Avoiding the Infomercial Look

The fastest way to undermine a self-help cover's credibility is stock photography of generic smiling people, arrows pointing upward, or lightbulb icons — visual clichés so overused in the category that they now read as a warning sign rather than a reassurance. If you're designing on a budget and tempted toward these images because they're easy to find and license, consider a purely typographic cover instead. A well-executed typography-only cover, following the same typography hierarchy principles that apply across genres, reads as more serious and more current than a cliché-photo cover, even on a tight budget.

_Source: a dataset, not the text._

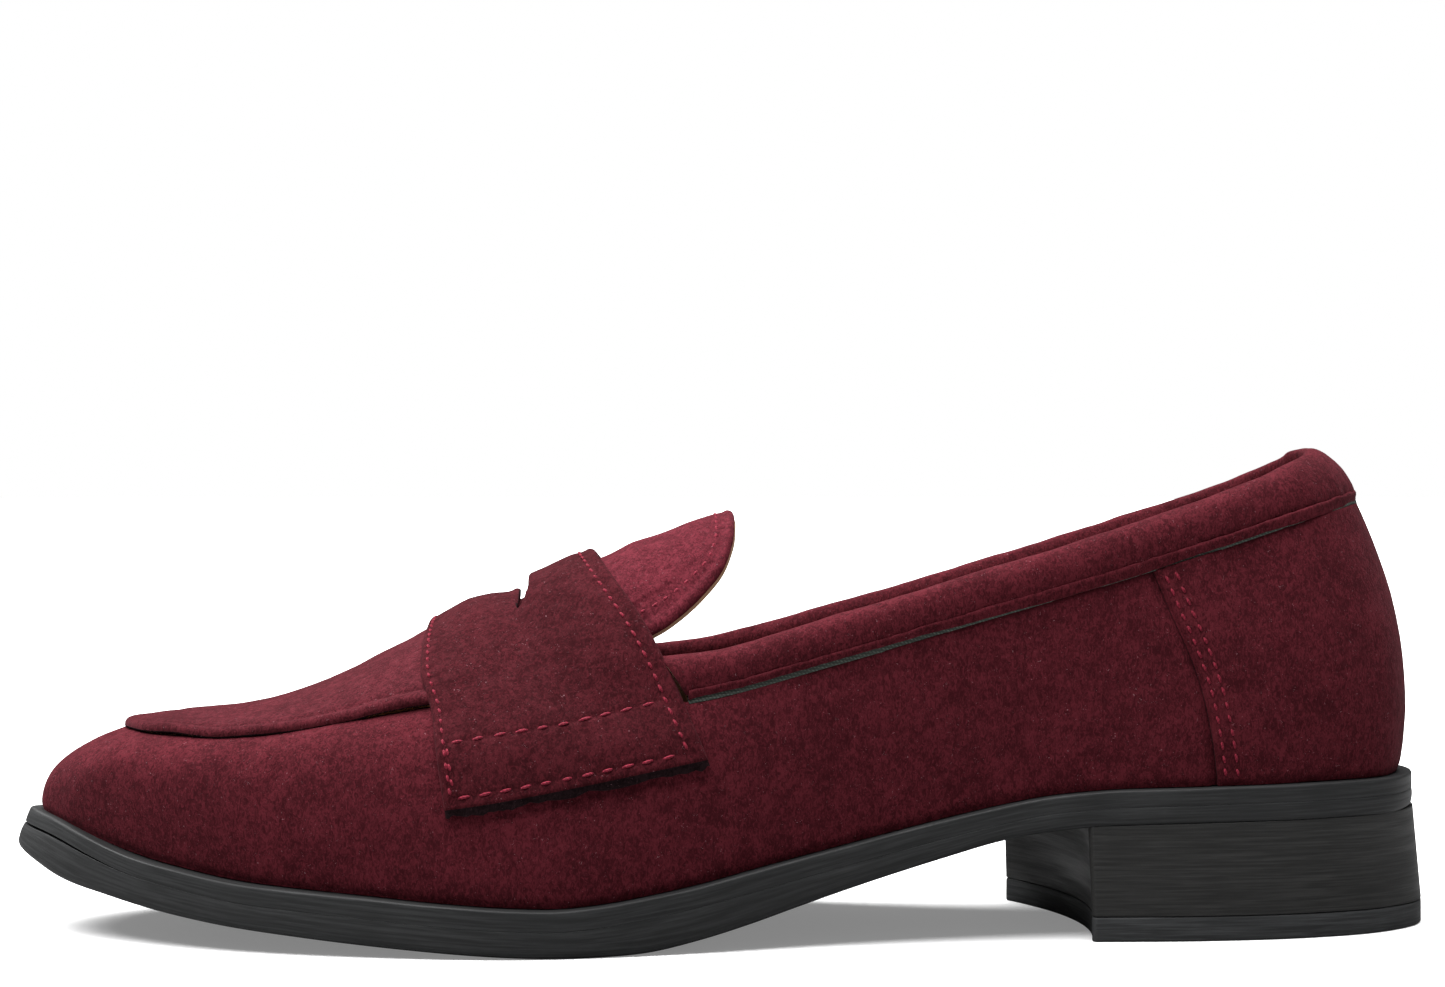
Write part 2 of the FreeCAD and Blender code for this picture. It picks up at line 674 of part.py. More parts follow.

Self-help is also one of the genres most scrutinized for questionable or unsubstantiated claims, particularly around health and financial outcomes. If your cover copy makes any claim about results, income, or health outcomes, it's worth reviewing the Federal Trade Commission's guidance on truthful advertising and endorsement claims before finalizing cover language, since overstated promises can create real legal exposure beyond just reader trust: ftc.gov/business-guidance.

Testing a Self-Help Cover Before Launch

Because this genre depends so heavily on the reader trusting a specific promise, it's worth testing your cover concept against people outside your immediate circle before finalizing it — a handful of honest reactions from readers who fit your target audience but have no personal stake in flattering you will surface confusion about the promise or tone far more reliably than friends or family reviewing a favor. Ask specifically what problem they think the book solves and who they think it's for; if their answer doesn't match your actual positioning, the cover needs another pass regardless of how attractive it looks in isolation.

Pay attention as well to how the cover reads next to actual competing titles in your specific sub-niche on a retail search results page, not in isolation on your own screen. A cover that looks distinctive on its own can still blend into a crowded field of similar promises once it's surrounded by a dozen visually similar competitors, which is a context most authors never actually check before publishing.